MICROSCOPIC MULTICLUSTER DESCRIPTION OF NEUTRON-HALO NUCLEI WITH A STOCHASTIC VARIATIONAL METHOD

To test a multicluster approach for halo nuclei, we give a unified description for the ground states of He-6 and He-8 in a model comprising an alpha-cluster and single-neutron clusters. The intercluster wave function is taken a superposition of terms belonging to different arrangements, each defined by a set of Jacobi coordinates. Each term is then a superposition of products of gaussian functions of the individual Jacobi coordinates with different widths, projected to angular momenta l = 0 or 1. This prescription defines a trial function with linear variational parameters. For He-6, we were able to use enough terms to produce ground-state energies that are virtully exact within the subspaces defined by the arrangements and l-values, and used this nucleus as a testing ground for stochastic methods to choose trial functions.
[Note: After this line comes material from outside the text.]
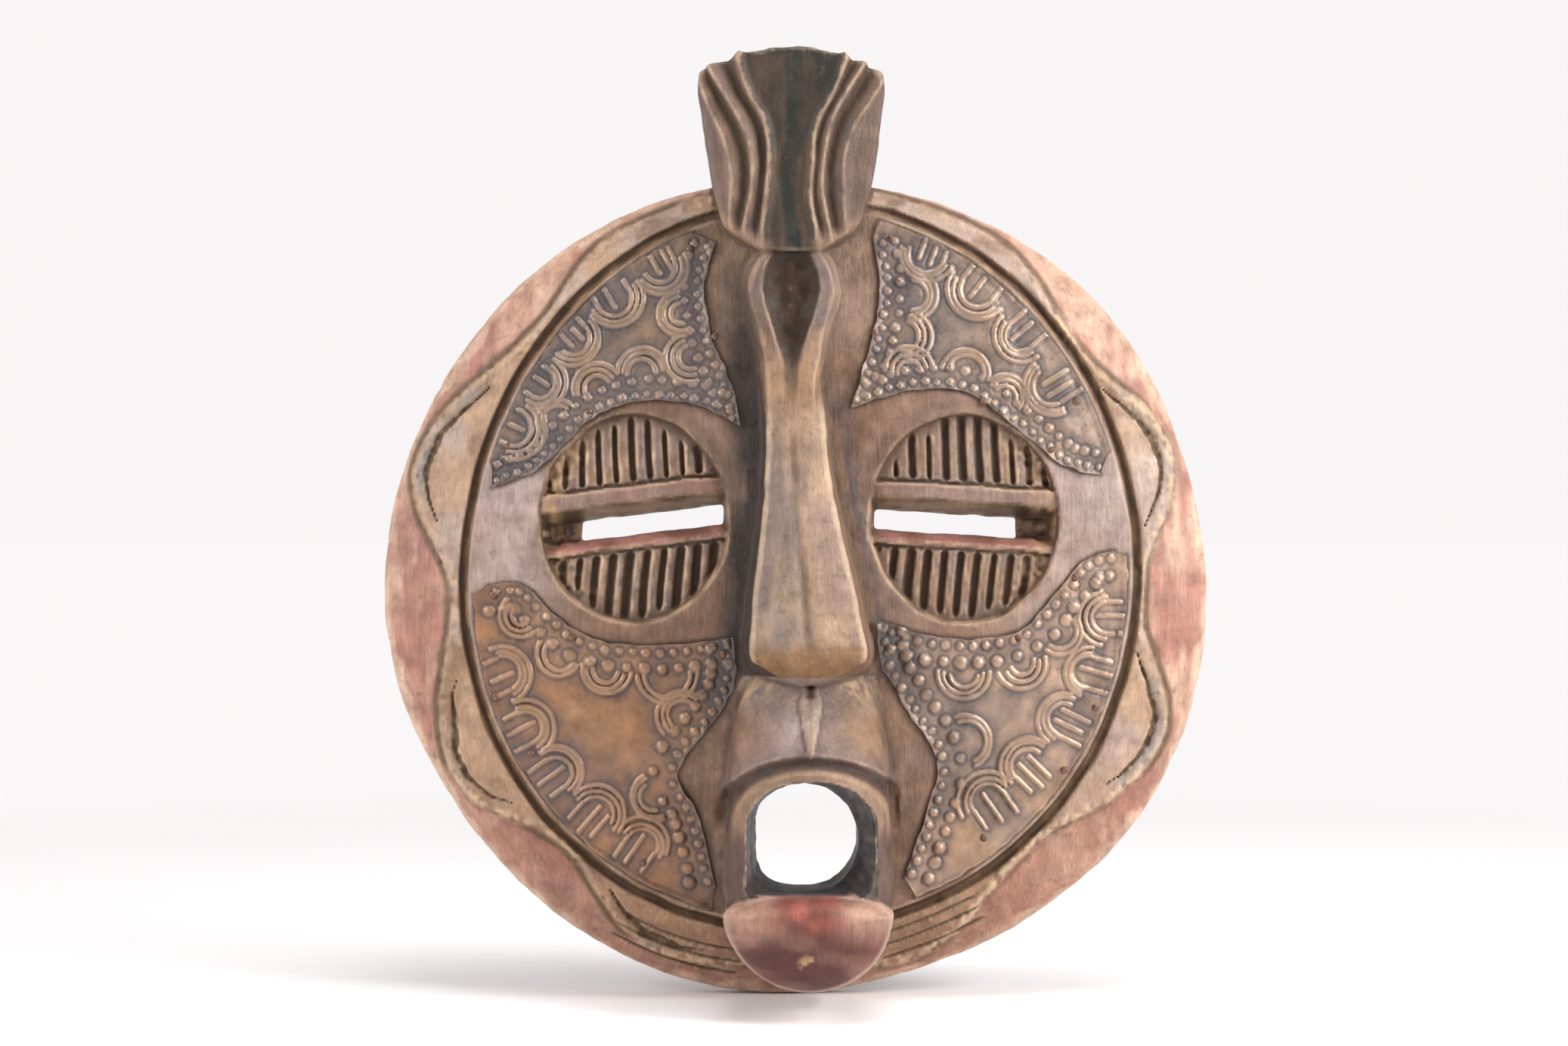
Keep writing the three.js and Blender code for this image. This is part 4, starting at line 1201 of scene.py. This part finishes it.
class Nodes:
    """A small helper that builds one material's node tree."""

    def __init__(self, name):
        self.material = bpy.data.materials.new(name)
        self.material.use_nodes = True
        self.tree = self.material.node_tree
        self.shader = self.tree.nodes["Principled BSDF"]
        self.place = self.node("ShaderNodeTexCoord").outputs["Object"]

    def node(self, kind, **settings):
        made = self.tree.nodes.new(kind)
        for name, value in settings.items():
            setattr(made, name, value)
        return made

    def link(self, source, socket):
        self.tree.links.new(source, socket)

    def feed(self, socket, value):
        if isinstance(value, bpy.types.NodeSocket):
            self.link(value, socket)
        else:
            socket.default_value = value

    def attribute(self, name, output="Fac"):
        return self.node("ShaderNodeAttribute", attribute_name=name).outputs[output]

    def noise(self, size, detail=4.0, roughness=0.6, stretch=(1, 1, 1)):
        """Noise that changes over about size millimetres, longer along the axes with a larger stretch."""
        mapping = self.node("ShaderNodeMapping")
        mapping.inputs["Scale"].default_value = [1 / axis for axis in stretch]
        self.link(self.place, mapping.inputs["Vector"])
        texture = self.node("ShaderNodeTexNoise")
        texture.inputs["Scale"].default_value = 1 / (size * METRE)
        texture.inputs["Detail"].default_value = detail
        texture.inputs["Roughness"].default_value = roughness
        self.link(mapping.outputs["Vector"], texture.inputs["Vector"])
        return texture.outputs["Fac"]

    def maths(self, operation, *values, clamp=False):
        made = self.node("ShaderNodeMath", operation=operation, use_clamp=clamp)
        for socket, value in zip(made.inputs, values):
            self.feed(socket, value)
        return made.outputs[0]

    def spread(self, value, low, high, to_low=0.0, to_high=1.0):
        made = self.node("ShaderNodeMapRange")
        for name, setting in (("Value", value), ("From Min", low), ("From Max", high),
                              ("To Min", to_low), ("To Max", to_high)):
            self.feed(made.inputs[name], setting)
        return made.outputs[0]

    def mix(self, share, first, second, blend="MIX"):
        made = self.node("ShaderNodeMix", data_type="RGBA", blend_type=blend)
        self.feed(made.inputs[0], share)
        for socket, colour in ((made.inputs[6], first), (made.inputs[7], second)):
            if isinstance(colour, tuple):
                colour = (*colour, 1.0)
            self.feed(socket, colour)
        return made.outputs[2]

    def tint(self, colour, pattern, dark, bright):
        """Multiplies a colour by dark where a pattern is low and by bright where it is high."""
        return self.mix(1.0, colour, self.mix(self.spread(pattern, 0.30, 0.70), dark, bright), "MULTIPLY")

    def cover(self, colour, target, most, *shares):
        """Moves a colour towards a target, by most where all the shares are 1."""
        share = shares[0]
        for other in shares[1:]:
            share = self.maths("MULTIPLY", share, other)
        return self.mix(self.maths("MULTIPLY", share, most), colour, target)

    def give(self, name, value):
        self.feed(self.shader.inputs[name], value)

    def bump(self, height, strength, distance):
        made = self.node("ShaderNodeBump")
        made.inputs["Strength"].default_value = strength
        made.inputs["Distance"].default_value = distance * METRE
        self.link(height, made.inputs["Height"])
        self.link(made.outputs["Normal"], self.shader.inputs["Normal"])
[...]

Trial functions consisting of selectively chosen random terms were found to yield excellent numerical convergence to this ''exact'' value with significantly fewer terms. For the description of He-8 to be feasible, such a dimensional reduction is indispensable. For He-8 good energy convergence was achieved in a state space comprising three arrangements with all l = 0, and there are indications showing that the contributions of other subspaces are likely to be small. The He-6 and He-8 energies are reproduced by the same effective force very well, and the matter radii obtained are similar to those of other sophisticated calculations.